[Object modeling scripts]

⁂

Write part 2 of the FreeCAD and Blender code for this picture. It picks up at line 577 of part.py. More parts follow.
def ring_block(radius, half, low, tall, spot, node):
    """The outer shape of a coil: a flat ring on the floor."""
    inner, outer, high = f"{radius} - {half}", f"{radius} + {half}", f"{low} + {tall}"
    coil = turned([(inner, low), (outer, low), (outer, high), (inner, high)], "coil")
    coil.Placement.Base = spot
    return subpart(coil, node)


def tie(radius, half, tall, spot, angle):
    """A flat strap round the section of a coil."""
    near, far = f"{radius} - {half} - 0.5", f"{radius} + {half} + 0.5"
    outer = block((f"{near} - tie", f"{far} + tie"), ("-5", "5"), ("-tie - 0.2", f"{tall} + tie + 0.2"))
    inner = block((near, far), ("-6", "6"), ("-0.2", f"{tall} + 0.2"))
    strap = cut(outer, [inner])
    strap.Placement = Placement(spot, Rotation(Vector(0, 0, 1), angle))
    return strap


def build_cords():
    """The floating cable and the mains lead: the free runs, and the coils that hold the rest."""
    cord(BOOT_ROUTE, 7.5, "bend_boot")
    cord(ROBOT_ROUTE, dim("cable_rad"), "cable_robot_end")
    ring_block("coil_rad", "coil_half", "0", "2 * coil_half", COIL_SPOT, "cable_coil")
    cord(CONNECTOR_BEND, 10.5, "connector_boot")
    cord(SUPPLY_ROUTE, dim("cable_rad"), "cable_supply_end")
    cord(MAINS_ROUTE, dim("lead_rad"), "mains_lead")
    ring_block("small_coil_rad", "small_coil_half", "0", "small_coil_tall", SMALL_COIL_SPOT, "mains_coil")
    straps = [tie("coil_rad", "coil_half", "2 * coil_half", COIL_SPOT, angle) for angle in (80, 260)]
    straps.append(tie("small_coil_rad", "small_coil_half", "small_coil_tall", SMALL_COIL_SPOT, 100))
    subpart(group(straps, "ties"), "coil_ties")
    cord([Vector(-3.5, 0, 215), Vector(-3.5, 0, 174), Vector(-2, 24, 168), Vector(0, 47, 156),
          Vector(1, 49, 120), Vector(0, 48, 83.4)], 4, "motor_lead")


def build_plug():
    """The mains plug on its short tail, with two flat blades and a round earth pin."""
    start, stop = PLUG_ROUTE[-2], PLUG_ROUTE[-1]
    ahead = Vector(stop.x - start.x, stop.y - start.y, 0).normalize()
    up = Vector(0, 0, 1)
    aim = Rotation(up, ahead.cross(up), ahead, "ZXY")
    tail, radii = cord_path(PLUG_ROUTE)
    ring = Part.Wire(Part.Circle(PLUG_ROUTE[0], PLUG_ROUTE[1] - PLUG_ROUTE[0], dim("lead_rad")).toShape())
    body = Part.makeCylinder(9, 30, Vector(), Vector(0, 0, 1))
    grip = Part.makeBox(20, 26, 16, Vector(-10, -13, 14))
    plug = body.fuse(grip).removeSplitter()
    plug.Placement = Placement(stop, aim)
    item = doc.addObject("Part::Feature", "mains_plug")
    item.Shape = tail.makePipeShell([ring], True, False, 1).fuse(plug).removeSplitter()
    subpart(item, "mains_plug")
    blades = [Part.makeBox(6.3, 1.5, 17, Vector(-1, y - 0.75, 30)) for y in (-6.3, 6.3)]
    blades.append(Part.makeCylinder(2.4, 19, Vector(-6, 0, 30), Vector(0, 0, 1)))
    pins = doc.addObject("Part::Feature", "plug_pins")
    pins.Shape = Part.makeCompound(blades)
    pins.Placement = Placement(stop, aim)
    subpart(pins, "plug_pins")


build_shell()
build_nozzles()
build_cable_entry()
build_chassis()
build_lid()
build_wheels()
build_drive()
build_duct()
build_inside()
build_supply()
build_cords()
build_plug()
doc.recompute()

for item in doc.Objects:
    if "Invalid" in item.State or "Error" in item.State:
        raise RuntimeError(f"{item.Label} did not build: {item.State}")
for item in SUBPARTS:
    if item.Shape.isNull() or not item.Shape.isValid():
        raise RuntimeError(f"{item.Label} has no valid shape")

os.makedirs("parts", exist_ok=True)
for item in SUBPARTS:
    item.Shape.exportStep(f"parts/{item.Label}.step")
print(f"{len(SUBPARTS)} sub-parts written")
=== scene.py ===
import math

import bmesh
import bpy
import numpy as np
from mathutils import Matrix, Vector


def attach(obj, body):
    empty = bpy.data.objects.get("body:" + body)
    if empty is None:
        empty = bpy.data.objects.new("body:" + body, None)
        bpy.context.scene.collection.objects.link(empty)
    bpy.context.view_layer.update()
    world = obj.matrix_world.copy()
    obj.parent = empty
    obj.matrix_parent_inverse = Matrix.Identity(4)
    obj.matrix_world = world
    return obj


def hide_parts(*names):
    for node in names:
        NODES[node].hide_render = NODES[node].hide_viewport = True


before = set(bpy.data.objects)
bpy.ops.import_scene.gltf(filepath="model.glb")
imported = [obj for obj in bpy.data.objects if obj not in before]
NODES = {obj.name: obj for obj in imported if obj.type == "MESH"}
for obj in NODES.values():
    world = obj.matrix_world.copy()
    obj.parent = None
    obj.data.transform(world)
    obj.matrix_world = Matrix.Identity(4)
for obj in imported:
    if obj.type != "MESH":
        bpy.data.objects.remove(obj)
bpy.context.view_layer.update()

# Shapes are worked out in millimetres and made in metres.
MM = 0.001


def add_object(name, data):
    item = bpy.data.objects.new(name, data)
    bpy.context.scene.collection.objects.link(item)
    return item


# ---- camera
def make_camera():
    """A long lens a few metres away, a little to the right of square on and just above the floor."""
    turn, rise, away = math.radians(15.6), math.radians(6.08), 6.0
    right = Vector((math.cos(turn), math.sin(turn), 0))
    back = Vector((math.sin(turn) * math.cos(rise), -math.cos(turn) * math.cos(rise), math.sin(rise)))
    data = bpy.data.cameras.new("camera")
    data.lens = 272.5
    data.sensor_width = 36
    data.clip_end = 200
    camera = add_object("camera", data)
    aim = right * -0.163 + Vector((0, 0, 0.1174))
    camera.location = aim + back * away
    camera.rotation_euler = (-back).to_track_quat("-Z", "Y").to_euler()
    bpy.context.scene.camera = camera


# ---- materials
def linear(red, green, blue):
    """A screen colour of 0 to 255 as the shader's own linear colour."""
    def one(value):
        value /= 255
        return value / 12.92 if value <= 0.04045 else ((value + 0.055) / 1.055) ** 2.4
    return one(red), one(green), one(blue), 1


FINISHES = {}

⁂

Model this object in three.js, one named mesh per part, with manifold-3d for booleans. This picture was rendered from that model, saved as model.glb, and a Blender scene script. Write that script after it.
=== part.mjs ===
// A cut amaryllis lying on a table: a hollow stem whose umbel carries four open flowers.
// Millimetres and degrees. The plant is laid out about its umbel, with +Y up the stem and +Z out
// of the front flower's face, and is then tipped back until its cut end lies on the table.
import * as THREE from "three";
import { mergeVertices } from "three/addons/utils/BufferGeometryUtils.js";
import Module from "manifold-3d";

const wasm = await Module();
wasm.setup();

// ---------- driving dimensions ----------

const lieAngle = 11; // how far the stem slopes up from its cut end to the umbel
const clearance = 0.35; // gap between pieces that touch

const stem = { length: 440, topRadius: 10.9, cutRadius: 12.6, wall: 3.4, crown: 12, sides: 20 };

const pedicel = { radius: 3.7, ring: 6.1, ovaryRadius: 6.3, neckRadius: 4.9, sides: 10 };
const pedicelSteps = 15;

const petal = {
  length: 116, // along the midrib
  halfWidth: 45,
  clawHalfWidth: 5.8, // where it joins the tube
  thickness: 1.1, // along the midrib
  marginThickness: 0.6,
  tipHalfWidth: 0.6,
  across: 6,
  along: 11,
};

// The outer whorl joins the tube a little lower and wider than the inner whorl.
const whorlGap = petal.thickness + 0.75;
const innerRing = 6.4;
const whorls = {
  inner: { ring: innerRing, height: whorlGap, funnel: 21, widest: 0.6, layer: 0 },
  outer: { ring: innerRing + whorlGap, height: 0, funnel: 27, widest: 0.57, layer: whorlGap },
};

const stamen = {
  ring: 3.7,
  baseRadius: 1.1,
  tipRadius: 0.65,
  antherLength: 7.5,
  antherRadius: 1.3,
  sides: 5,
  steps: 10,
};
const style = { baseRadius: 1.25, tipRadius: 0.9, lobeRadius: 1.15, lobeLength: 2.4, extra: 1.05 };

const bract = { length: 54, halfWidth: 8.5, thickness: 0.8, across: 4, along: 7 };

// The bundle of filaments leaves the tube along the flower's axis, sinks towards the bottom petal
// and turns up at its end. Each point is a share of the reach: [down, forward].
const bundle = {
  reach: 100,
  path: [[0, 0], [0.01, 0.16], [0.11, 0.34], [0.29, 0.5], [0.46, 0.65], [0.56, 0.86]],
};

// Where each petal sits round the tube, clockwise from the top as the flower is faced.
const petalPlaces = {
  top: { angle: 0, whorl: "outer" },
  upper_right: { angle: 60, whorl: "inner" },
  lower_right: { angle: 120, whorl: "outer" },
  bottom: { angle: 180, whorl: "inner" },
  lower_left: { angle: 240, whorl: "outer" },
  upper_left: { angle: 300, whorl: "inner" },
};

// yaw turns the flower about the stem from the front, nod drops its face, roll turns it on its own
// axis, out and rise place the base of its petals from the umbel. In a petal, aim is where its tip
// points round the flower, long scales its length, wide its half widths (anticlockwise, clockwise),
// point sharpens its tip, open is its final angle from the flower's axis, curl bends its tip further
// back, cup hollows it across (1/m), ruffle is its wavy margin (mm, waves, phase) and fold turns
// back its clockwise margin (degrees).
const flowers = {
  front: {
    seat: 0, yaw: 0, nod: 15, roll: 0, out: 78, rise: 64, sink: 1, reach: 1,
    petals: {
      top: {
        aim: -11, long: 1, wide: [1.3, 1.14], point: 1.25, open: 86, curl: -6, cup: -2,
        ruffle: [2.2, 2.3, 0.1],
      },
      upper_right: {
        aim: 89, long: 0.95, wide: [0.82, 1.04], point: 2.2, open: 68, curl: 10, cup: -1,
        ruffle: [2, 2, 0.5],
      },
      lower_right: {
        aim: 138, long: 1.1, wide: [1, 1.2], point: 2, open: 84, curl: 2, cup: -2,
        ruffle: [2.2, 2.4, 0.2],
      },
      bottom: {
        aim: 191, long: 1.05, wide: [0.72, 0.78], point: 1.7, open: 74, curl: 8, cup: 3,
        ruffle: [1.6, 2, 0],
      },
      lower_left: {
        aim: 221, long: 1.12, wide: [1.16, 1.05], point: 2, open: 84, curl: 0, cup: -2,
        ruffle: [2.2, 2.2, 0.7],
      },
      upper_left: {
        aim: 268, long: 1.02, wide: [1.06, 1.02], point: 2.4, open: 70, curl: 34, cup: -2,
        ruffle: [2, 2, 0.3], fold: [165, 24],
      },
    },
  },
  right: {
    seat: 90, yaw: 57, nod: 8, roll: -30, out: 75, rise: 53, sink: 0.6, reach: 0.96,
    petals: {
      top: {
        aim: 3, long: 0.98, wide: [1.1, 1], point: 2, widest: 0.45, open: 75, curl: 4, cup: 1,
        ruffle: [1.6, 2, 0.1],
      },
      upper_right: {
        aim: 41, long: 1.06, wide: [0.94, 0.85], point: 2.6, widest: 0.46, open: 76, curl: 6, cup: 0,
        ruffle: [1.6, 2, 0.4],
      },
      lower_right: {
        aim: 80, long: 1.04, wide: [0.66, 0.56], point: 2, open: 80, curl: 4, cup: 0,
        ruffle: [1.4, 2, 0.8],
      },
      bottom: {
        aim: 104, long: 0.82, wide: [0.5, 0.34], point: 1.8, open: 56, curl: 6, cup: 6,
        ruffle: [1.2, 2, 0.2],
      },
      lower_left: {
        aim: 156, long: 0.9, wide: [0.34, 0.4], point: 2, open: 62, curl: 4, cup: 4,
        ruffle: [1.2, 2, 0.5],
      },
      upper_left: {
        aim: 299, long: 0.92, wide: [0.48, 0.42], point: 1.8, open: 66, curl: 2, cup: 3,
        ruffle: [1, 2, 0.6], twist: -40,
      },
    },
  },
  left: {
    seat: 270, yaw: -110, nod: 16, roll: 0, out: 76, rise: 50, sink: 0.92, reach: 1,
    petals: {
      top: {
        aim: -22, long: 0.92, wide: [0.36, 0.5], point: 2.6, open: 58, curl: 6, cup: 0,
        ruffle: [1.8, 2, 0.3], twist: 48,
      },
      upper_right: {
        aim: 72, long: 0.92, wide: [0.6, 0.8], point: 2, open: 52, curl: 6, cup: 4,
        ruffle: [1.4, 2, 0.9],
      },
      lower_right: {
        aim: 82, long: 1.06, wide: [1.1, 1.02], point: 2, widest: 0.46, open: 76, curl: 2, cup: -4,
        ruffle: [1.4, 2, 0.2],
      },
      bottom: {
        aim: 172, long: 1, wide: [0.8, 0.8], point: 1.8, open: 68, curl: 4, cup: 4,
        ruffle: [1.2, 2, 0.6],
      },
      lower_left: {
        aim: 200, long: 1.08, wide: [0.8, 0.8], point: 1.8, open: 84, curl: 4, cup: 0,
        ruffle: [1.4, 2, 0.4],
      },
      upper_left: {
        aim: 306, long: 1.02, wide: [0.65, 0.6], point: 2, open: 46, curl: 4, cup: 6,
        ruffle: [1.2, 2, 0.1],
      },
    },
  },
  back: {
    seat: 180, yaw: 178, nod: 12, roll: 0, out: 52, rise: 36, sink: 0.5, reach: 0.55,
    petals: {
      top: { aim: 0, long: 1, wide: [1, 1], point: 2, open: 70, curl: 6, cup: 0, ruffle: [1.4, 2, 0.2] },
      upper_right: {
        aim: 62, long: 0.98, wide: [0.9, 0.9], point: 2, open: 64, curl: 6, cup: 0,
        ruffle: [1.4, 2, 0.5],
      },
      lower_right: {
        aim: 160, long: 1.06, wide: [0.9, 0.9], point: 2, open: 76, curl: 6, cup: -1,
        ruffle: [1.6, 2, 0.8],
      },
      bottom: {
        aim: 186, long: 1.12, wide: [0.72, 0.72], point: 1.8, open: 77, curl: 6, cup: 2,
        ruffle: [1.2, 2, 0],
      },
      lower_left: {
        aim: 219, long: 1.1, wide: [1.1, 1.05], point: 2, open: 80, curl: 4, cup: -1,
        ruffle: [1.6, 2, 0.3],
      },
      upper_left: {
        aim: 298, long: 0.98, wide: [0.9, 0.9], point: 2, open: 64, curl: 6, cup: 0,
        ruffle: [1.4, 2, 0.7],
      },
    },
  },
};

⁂

Directions ▸ Nothing but the lines from the line that contains "Write part 2" through the line that contains "return subpart(coil, node)" should be given again, each exactly as it stands, both ends included.

Answer below ▸
Write part 2 of the FreeCAD and Blender code for this picture. It picks up at line 577 of part.py. More parts follow.
def ring_block(radius, half, low, tall, spot, node):
    """The outer shape of a coil: a flat ring on the floor."""
    inner, outer, high = f"{radius} - {half}", f"{radius} + {half}", f"{low} + {tall}"
    coil = turned([(inner, low), (outer, low), (outer, high), (inner, high)], "coil")
    coil.Placement.Base = spot
    return subpart(coil, node)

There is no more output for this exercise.